MATERIAL PROVIDED |

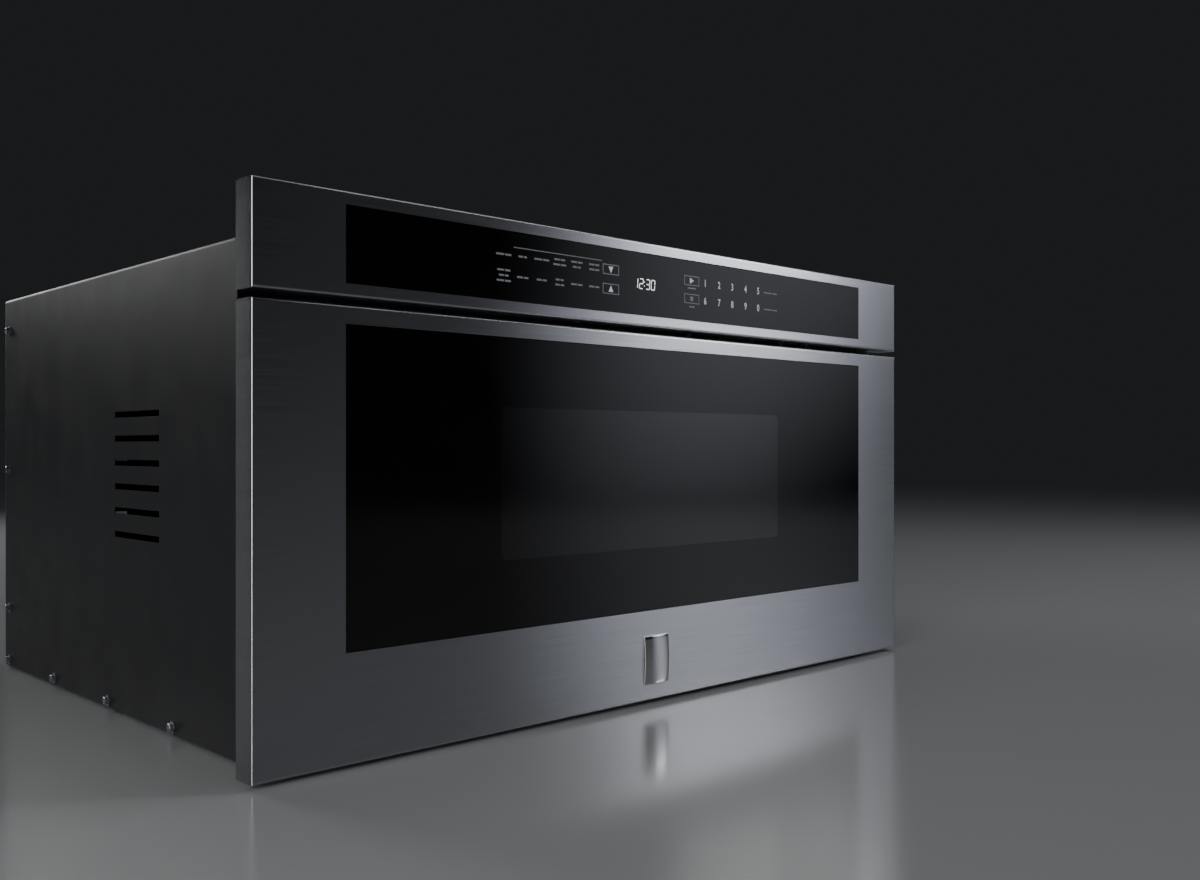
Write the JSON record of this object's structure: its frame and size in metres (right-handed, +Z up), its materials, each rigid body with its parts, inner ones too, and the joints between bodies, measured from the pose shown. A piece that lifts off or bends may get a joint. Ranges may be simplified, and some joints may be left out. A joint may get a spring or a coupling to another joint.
{
  "type": "microwave drawer",
  "caption": "Built-in microwave drawer with a touch control panel, a tinted window and a motor-driven tub on telescopic slides.",
  "frame": {"origin": "middle of the whole object in plan, on the surface the base stands on", "axes": "+X to the right across the front as one faces it, +Y from the front towards the back, +Z up"},
  "size_m": [0.758, 0.595, 0.4],
  "materials": {
    "stainless": "horizontally brushed stainless steel",
    "galvanised": "galvanised sheet steel",
    "charcoal_paint": "charcoal powder-coated steel",
    "enamel": "grey enamel on steel",
    "zinc_steel": "zinc plated steel",
    "dark_glass": "black tinted toughened glass",
    "clear_glass": "clear heat-resistant glass",
    "ceramic": "glazed glass ceramic",
    "black_plastic": "black moulded plastic",
    "grey_plastic": "grey moulded plastic",
    "white_plastic": "natural acetal",
    "mica": "heat-resistant microwave-clear sheet",
    "circuit_board": "green circuit board",
    "display": "display module",
    "aluminium": "bare aluminium",
    "polished_metal": "polished chrome",
    "tool_steel": "plain machined steel"
  },
  "bodies": {
    "chassis": {"base_pan": "galvanised", "outer_case": "charcoal_paint", "back_panel": "galvanised", "front_plate": "charcoal_paint", "mounting_flanges": "charcoal_paint", "cord_gland": "black_plastic", "cavity_shell": "enamel", "cavity_ceiling": "enamel", "cavity_stands": "galvanised", "stirrer_cover": "mica", "stirrer_motor": "zinc_steel", "waveguide": "galvanised", "magnetron": "zinc_steel", "transformer": "tool_steel", "capacitor": "aluminium", "power_board": "circuit_board", "oven_lamp": "zinc_steel", "fan_shroud": "black_plastic", "fan_motor": "zinc_steel", "exhaust_duct": "galvanised", "vent_grille": "black_plastic", "control_fascia": "stainless", "control_glass": "dark_glass", "control_housing": "black_plastic", "control_board": "circuit_board", "display_module": "display", "rail_outer_left": "zinc_steel", "rail_outer_right": "zinc_steel", "rail_brackets": "galvanised", "motor_bracket": "galvanised", "drive_motor": "zinc_steel", "interlock_switches": "black_plastic", "switch_holders": "galvanised"},
    "drawer": {"drawer_fascia": "stainless", "badge_plate": "polished_metal", "window_glass": "dark_glass", "door_frame": "charcoal_paint", "door_screen": "zinc_steel", "door_liner": "enamel", "inner_glass": "clear_glass", "choke_cover": "black_plastic", "tub": "enamel", "glass_tray": "ceramic", "rail_inner_left": "zinc_steel", "rail_inner_right": "zinc_steel", "arm_left": "galvanised", "arm_right": "galvanised", "rack": "white_plastic", "sensing_bosses": "grey_plastic"},
    "slide_middle_right": {"rail_middle_right": "zinc_steel"},
    "slide_middle_left": {"rail_middle_left": "zinc_steel"},
    "drive_spindle": {"drive_gear": "white_plastic", "drive_shaft": "tool_steel"},
    "motor_spindle": {"motor_pinion": "tool_steel"},
    "fan_wheel": {"cooling_fan": "grey_plastic"},
    "stirrer_wheel": {"stirrer": "aluminium"},
    "switch_plunger_right": {"plunger_right": "grey_plastic"},
    "switch_plunger_left": {"plunger_left": "grey_plastic"}
  },
  "joints": [
    {"name": "drawer_slide", "type": "slide", "parent": "chassis", "child": "drawer", "axis": [0, -1, 0], "range_m": [0, 0.38]},
    {"name": "middle_slide_right", "type": "slide", "parent": "chassis", "child": "slide_middle_right", "axis": [0, -1, 0], "range_m": [0, 0.19]},
    {"name": "middle_slide_left", "type": "slide", "parent": "chassis", "child": "slide_middle_left", "axis": [0, -1, 0], "range_m": [0, 0.19]},
    {"name": "drive_spin", "type": "hinge", "parent": "chassis", "child": "drive_spindle", "pos_m": [0.17, -0.2105, 0.034], "axis": [1, 0, 0], "range_deg": [-1, 1211]},
    {"name": "motor_spin", "type": "hinge", "parent": "chassis", "child": "motor_spindle", "pos_m": [0.163, -0.1755, 0.034], "axis": [1, 0, 0], "range_deg": [-3026, 3]},
    {"name": "fan_spin", "type": "hinge", "parent": "chassis", "child": "fan_wheel", "pos_m": [0.278, 0.265, 0.19], "axis": [0, 1, 0], "continuous": true},
    {"name": "stirrer_spin", "type": "hinge", "parent": "chassis", "child": "stirrer_wheel", "pos_m": [0, -0.05, 0.2765], "axis": [0, 0, 1], "continuous": true},
    {"name": "plunger_press_right", "type": "slide", "parent": "chassis", "child": "switch_plunger_right", "axis": [0, 1, 0], "range_m": [0, 0.0012], "stiffness_N_per_m": 300, "springref_m": -0.0015},
    {"name": "plunger_press_left", "type": "slide", "parent": "chassis", "child": "switch_plunger_left", "axis": [0, 1, 0], "range_m": [0, 0.0012], "stiffness_N_per_m": 300, "springref_m": -0.0015}
  ],
  "couplings": [
    {"joint": "middle_slide_right", "follows": "drawer_slide", "ratio": 0.5},
    {"joint": "middle_slide_left", "follows": "drawer_slide", "ratio": 0.5},
    {"joint": "drive_spin", "follows": "drawer_slide", "rad_per_m": 55.556},
    {"joint": "motor_spin", "follows": "drawer_slide", "rad_per_m": -138.89}
  ]
}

YOUR OBJECTIVE | Reproduce the complete data exactly as presented above.

ANSWER FOR THE TASK |
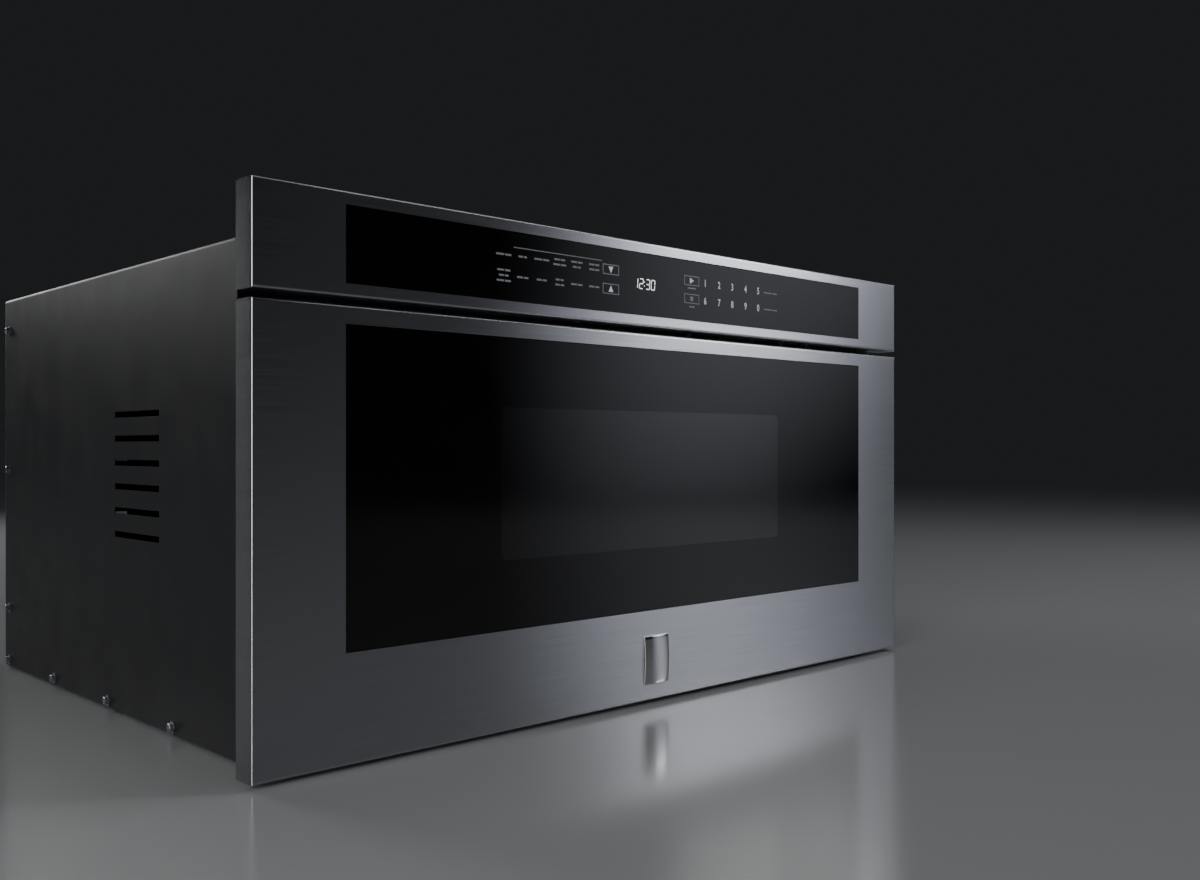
Write the JSON record of this object's structure: its frame and size in metres (right-handed, +Z up), its materials, each rigid body with its parts, inner ones too, and the joints between bodies, measured from the pose shown. A piece that lifts off or bends may get a joint. Ranges may be simplified, and some joints may be left out. A joint may get a spring or a coupling to another joint.
{
  "type": "microwave drawer",
  "caption": "Built-in microwave drawer with a touch control panel, a tinted window and a motor-driven tub on telescopic slides.",
  "frame": {"origin": "middle of the whole object in plan, on the surface the base stands on", "axes": "+X to the right across the front as one faces it, +Y from the front towards the back, +Z up"},
  "size_m": [0.758, 0.595, 0.4],
  "materials": {
    "stainless": "horizontally brushed stainless steel",
    "galvanised": "galvanised sheet steel",
    "charcoal_paint": "charcoal powder-coated steel",
    "enamel": "grey enamel on steel",
    "zinc_steel": "zinc plated steel",
    "dark_glass": "black tinted toughened glass",
    "clear_glass": "clear heat-resistant glass",
    "ceramic": "glazed glass ceramic",
    "black_plastic": "black moulded plastic",
    "grey_plastic": "grey moulded plastic",
    "white_plastic": "natural acetal",
    "mica": "heat-resistant microwave-clear sheet",
    "circuit_board": "green circuit board",
    "display": "display module",
    "aluminium": "bare aluminium",
    "polished_metal": "polished chrome",
    "tool_steel": "plain machined steel"
  },
  "bodies": {
    "chassis": {"base_pan": "galvanised", "outer_case": "charcoal_paint", "back_panel": "galvanised", "front_plate": "charcoal_paint", "mounting_flanges": "charcoal_paint", "cord_gland": "black_plastic", "cavity_shell": "enamel", "cavity_ceiling": "enamel", "cavity_stands": "galvanised", "stirrer_cover": "mica", "stirrer_motor": "zinc_steel", "waveguide": "galvanised", "magnetron": "zinc_steel", "transformer": "tool_steel", "capacitor": "aluminium", "power_board": "circuit_board", "oven_lamp": "zinc_steel", "fan_shroud": "black_plastic", "fan_motor": "zinc_steel", "exhaust_duct": "galvanised", "vent_grille": "black_plastic", "control_fascia": "stainless", "control_glass": "dark_glass", "control_housing": "black_plastic", "control_board": "circuit_board", "display_module": "display", "rail_outer_left": "zinc_steel", "rail_outer_right": "zinc_steel", "rail_brackets": "galvanised", "motor_bracket": "galvanised", "drive_motor": "zinc_steel", "interlock_switches": "black_plastic", "switch_holders": "galvanised"},
    "drawer": {"drawer_fascia": "stainless", "badge_plate": "polished_metal", "window_glass": "dark_glass", "door_frame": "charcoal_paint", "door_screen": "zinc_steel", "door_liner": "enamel", "inner_glass": "clear_glass", "choke_cover": "black_plastic", "tub": "enamel", "glass_tray": "ceramic", "rail_inner_left": "zinc_steel", "rail_inner_right": "zinc_steel", "arm_left": "galvanised", "arm_right": "galvanised", "rack": "white_plastic", "sensing_bosses": "grey_plastic"},
    "slide_middle_right": {"rail_middle_right": "zinc_steel"},
    "slide_middle_left": {"rail_middle_left": "zinc_steel"},
    "drive_spindle": {"drive_gear": "white_plastic", "drive_shaft": "tool_steel"},
    "motor_spindle": {"motor_pinion": "tool_steel"},
    "fan_wheel": {"cooling_fan": "grey_plastic"},
    "stirrer_wheel": {"stirrer": "aluminium"},
    "switch_plunger_right": {"plunger_right": "grey_plastic"},
    "switch_plunger_left": {"plunger_left": "grey_plastic"}
  },
  "joints": [
    {"name": "drawer_slide", "type": "slide", "parent": "chassis", "child": "drawer", "axis": [0, -1, 0], "range_m": [0, 0.38]},
    {"name": "middle_slide_right", "type": "slide", "parent": "chassis", "child": "slide_middle_right", "axis": [0, -1, 0], "range_m": [0, 0.19]},
    {"name": "middle_slide_left", "type": "slide", "parent": "chassis", "child": "slide_middle_left", "axis": [0, -1, 0], "range_m": [0, 0.19]},
    {"name": "drive_spin", "type": "hinge", "parent": "chassis", "child": "drive_spindle", "pos_m": [0.17, -0.2105, 0.034], "axis": [1, 0, 0], "range_deg": [-1, 1211]},
    {"name": "motor_spin", "type": "hinge", "parent": "chassis", "child": "motor_spindle", "pos_m": [0.163, -0.1755, 0.034], "axis": [1, 0, 0], "range_deg": [-3026, 3]},
    {"name": "fan_spin", "type": "hinge", "parent": "chassis", "child": "fan_wheel", "pos_m": [0.278, 0.265, 0.19], "axis": [0, 1, 0], "continuous": true},
    {"name": "stirrer_spin", "type": "hinge", "parent": "chassis", "child": "stirrer_wheel", "pos_m": [0, -0.05, 0.2765], "axis": [0, 0, 1], "continuous": true},
    {"name": "plunger_press_right", "type": "slide", "parent": "chassis", "child": "switch_plunger_right", "axis": [0, 1, 0], "range_m": [0, 0.0012], "stiffness_N_per_m": 300, "springref_m": -0.0015},
    {"name": "plunger_press_left", "type": "slide", "parent": "chassis", "child": "switch_plunger_left", "axis": [0, 1, 0], "range_m": [0, 0.0012], "stiffness_N_per_m": 300, "springref_m": -0.0015}
  ],
  "couplings": [
    {"joint": "middle_slide_right", "follows": "drawer_slide", "ratio": 0.5},
    {"joint": "middle_slide_left", "follows": "drawer_slide", "ratio": 0.5},
    {"joint": "drive_spin", "follows": "drawer_slide", "rad_per_m": 55.556},
    {"joint": "motor_spin", "follows": "drawer_slide", "rad_per_m": -138.89}
  ]
}